Re: Correct definition for an "isLatin1()" function

From: Antoine Leca (Antoine.Leca@renault.fr)
Date: Fri Oct 06 2000 - 11:59:10 EDT


Frank da Cruz wrote:
>
> > "Rogers, Paul" wrote:
> >
> > > We're whipping up a little function named isLatin1() that returns true if
> > > the (UCS-2) string in question is "all Latin1".
> >
> > [snip]
> >
> > > In other words, should we exclude the C0, C1, and Latin Extended code
> > > values?
> >
> > Including or excluding C0 and C1 is a matter of taste. If you mean
> > "strictly containing characters in ISO 8859-1", then they're out.
> > If you mean "representable in typical Latin-1 text files", then at least
> > C0 is in, and C1 will do no great harm. (Provided your Unicode
> > characters don't originate from incorrect transcoding from CP 1252.)
>
> Amen. More chaos and confusion from our friend CP1252. If a C1 byte was
> intended as a control character (such as NL, which is actually used in
> some places), then, by some definitions, the file that contains it might
> be considered Latin-1.

If you go this way, then an otherwise valid iso-8859-1 file that contains
esc sequences that switch to any other character set from the ISO 2375
registry _other_ than ISO 646 IRV (nr.6, a.k.a ASCII, esc ( B) and the
Latin1 supplement (nr.100, esc - A), should be also excluded...

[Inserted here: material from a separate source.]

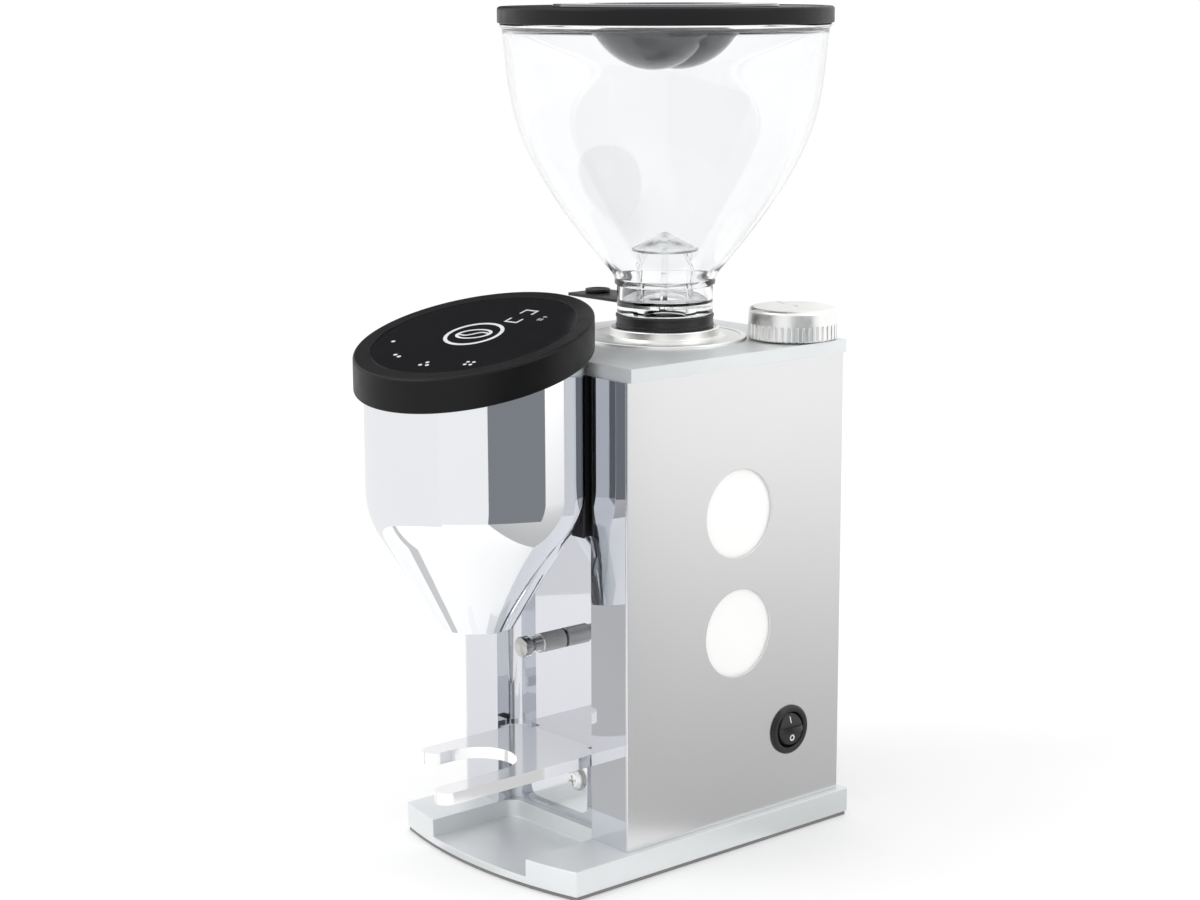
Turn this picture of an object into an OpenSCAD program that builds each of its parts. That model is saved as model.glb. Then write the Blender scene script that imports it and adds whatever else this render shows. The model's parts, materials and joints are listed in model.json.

Obviously, this is not correct. The input to Roger's function should obviously
be in correct Unicode format (and should not result from incorrect translation,
John's point). So if there are U+001B characters embeeded in the stream,
then it means that they are *not* to be considered as escape sequences as
per ISO 2022. Similarly, U+0085 embeeded in the stream *should* be considered
the Next Line character, and nothing else.

> If, on the other hand, it was intended to be a
> "smart quote" or somesuch, it can NOT be Latin-1. Unfortunately, computers
> have not yet reached the level of sophistication needed for mind reading.

Computers have nothing to do with programmers that bypass specifications, IMHO.
If the input is specified as UCS-2, then supplying incompletely converted
Cp-1252 characters should recolt what it deserves: gunshoot in the foot.